Personally I met the guy I am currently dating (Alastair) through Scruff. He isn’t the first partner I have met online, but the most significant in my mind because of the unique position he is in (and he already knows most of this anyway so reading it in black and white isn’t going to make much difference) in that if it wasn’t for Scruff I doubt we would have met.
OK so here is the backstory – I have been in four relationships, all for approximately the same amount of time from beginning to end (if you include flirtation to destruction), and only one I met online about a decade ago on Gaydar. They are split quite evenly into ‘willing to talk to/see again’ and ‘if I see crossing the street whilst driving I am going to be in prison for 25-to-life’. And they all share the trait of ‘met online’ or ‘met offline’ – can you guess how it splits? I’ll give you a hint – Orange is the New Black.
The first two when I was young and immature were met through dating websites, and whilst the first wasn’t precisely online (coz I technically stole him from my best friend at the time) we did get to know each other better as a result of chatting online which I put down to us still being in contact today, but all my friends said at the ensuing pursuit of adulthood, ‘you need to meet guys offline in clubs and bars – it’s the only way to do it’.
Attempting to find ‘The One’ (tall, funny, geek, great in the sack – you know the drill), I ended up being set-up by my brother with one of his friends (which turned into a relationship), and ended up in another relationship with a guy I hooked up with from a club.
The former decided to message me on the first Mother’s Day after my mum passed away to call me a cunt (he knew she was dead – he offered my brother condolences), and the latter decided to dump me after calling him out for being a bigot whilst he quoted more incorrect anti-Islamic quotes than the Daily Mail, UKIP and the BNP combined.
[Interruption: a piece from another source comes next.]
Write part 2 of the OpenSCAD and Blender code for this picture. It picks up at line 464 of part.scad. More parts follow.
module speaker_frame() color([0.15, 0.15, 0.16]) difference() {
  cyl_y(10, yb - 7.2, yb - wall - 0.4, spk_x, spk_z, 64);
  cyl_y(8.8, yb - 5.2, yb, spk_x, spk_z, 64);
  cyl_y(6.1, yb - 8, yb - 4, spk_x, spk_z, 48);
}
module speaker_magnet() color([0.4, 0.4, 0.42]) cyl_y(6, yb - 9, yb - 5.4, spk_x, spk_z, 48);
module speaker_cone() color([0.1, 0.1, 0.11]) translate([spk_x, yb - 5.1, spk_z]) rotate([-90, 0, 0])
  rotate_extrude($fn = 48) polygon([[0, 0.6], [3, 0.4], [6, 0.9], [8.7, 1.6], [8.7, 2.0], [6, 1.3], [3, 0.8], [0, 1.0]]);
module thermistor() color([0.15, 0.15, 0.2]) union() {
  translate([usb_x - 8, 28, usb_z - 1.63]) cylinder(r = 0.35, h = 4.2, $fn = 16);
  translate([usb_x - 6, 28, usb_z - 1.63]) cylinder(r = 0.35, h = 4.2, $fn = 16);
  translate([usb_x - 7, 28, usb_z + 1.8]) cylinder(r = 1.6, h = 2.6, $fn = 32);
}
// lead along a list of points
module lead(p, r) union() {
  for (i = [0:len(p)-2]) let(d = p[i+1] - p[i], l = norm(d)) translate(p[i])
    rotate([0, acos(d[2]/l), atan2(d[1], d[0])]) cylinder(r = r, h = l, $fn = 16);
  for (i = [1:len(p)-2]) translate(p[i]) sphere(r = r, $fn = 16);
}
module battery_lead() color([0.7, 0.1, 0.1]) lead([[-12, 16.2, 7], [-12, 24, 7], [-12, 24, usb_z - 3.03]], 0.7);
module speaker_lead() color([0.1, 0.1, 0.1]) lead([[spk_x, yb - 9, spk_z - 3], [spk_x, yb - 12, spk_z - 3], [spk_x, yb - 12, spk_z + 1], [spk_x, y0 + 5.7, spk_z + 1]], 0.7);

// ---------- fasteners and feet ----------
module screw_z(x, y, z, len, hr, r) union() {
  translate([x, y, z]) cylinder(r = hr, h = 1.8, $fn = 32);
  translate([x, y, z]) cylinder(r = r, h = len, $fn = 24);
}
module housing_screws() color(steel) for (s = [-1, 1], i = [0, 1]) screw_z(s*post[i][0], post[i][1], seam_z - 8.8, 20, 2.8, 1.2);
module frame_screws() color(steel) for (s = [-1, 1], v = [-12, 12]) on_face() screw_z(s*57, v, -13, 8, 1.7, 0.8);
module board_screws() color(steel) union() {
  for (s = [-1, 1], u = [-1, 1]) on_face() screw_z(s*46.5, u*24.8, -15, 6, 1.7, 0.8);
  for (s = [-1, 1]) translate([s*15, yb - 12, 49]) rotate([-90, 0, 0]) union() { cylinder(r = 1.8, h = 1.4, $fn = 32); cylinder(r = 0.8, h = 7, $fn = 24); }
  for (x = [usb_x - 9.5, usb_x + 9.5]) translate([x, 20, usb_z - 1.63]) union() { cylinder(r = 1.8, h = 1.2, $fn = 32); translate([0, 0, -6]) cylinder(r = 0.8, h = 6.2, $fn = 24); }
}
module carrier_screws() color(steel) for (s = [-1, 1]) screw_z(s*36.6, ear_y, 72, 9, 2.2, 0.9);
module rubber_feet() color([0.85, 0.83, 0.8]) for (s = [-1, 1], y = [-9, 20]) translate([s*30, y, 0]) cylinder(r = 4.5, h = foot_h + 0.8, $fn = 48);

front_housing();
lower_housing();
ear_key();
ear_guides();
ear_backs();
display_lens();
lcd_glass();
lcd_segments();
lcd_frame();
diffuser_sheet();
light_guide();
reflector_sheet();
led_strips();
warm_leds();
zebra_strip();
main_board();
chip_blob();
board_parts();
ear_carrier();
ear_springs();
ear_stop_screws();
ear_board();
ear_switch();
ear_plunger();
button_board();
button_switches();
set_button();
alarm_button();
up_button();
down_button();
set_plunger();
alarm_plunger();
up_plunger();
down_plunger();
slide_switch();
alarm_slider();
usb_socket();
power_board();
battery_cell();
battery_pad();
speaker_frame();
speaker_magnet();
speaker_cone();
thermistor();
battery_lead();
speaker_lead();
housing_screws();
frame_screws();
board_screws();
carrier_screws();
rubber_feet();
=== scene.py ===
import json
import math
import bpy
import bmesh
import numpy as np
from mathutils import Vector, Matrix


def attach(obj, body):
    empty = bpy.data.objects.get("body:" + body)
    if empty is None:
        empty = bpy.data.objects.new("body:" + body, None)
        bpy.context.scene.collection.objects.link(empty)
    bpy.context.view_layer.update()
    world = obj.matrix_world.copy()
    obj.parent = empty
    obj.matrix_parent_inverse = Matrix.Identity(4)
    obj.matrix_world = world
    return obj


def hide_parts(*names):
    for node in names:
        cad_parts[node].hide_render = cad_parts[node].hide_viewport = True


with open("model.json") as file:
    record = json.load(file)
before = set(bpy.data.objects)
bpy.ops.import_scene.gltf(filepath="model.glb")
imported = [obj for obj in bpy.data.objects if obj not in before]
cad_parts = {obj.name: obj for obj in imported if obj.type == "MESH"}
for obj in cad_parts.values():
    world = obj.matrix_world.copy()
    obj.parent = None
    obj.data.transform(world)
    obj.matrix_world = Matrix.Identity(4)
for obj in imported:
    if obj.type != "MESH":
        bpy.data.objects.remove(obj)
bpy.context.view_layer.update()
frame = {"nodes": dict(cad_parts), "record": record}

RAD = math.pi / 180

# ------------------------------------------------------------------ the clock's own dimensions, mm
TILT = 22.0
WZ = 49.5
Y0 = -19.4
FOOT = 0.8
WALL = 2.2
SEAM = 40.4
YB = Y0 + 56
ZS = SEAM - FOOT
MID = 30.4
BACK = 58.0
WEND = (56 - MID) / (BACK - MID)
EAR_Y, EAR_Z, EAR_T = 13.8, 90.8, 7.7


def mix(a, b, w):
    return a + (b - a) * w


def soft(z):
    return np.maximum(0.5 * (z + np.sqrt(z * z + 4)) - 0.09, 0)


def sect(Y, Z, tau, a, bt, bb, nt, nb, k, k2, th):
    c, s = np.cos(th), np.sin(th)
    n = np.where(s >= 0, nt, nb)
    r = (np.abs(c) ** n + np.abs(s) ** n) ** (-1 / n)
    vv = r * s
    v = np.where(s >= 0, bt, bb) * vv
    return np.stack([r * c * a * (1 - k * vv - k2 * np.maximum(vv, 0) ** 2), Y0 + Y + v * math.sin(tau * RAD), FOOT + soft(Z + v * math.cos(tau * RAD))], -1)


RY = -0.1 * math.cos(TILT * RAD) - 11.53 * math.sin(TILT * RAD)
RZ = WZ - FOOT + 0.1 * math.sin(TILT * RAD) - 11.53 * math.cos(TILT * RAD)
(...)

So back to Alastair. We met through the newly updated ‘Match’ feature on Scruff, where in a Tinder-like fashion you swipe yes or no on profiles and see who you match with and you mutually get a message if you do. Now usually if I match with a bloke and I actually like him I go with ‘Hey, you ok? :)’ and see what occurs, with a generally lukewarm response rate, but this time I thought I would answer some of the features he mentioned in his profile more directly and just be honest.
Being my usual pessimistic self I ignored the fact he didn’t reply right away and just left my phone to it and going back to Netflix. But an hour later he replied and a week or so later we met up for the first time (delayed by me having food poisoning) and we are still dating two months later.
I am hopeful that it will turn into a long-term relationship, and currently have the occasional far off (minimum two years) daydream of moving in together or something akin.
The unusual thing is even though we live relatively close by (approximately five mins walking time, and two as the crow flies) we would never have met otherwise. Not because we are such wildly different people, although I do go clubbing more than him just as he goes to dinner parties and cinema nights more than me, but because there was no reason for us to meet and chat.
We claim to have spotted each other at Cardiff Pride, in the local gay bars or in coffee shops, but that didn’t lead to a conversation so without this app that had been created by a guy in America to off-set the twink factor of Grindr, we would never have spoken. Genuinely I owe Johnny Scruff a pint at the least.
So if these connections are being created by online/app-based dating, we all know about it, and we are all doing it, why is there still a need to be embarrassed by it? And more importantly, why isn’t this phenomena being recorded by sociologists instead of those tracking STIs?
Until these questions are answered, I have another date tomorrow which involves stir fried tofu and RuPaul’s Drag Race.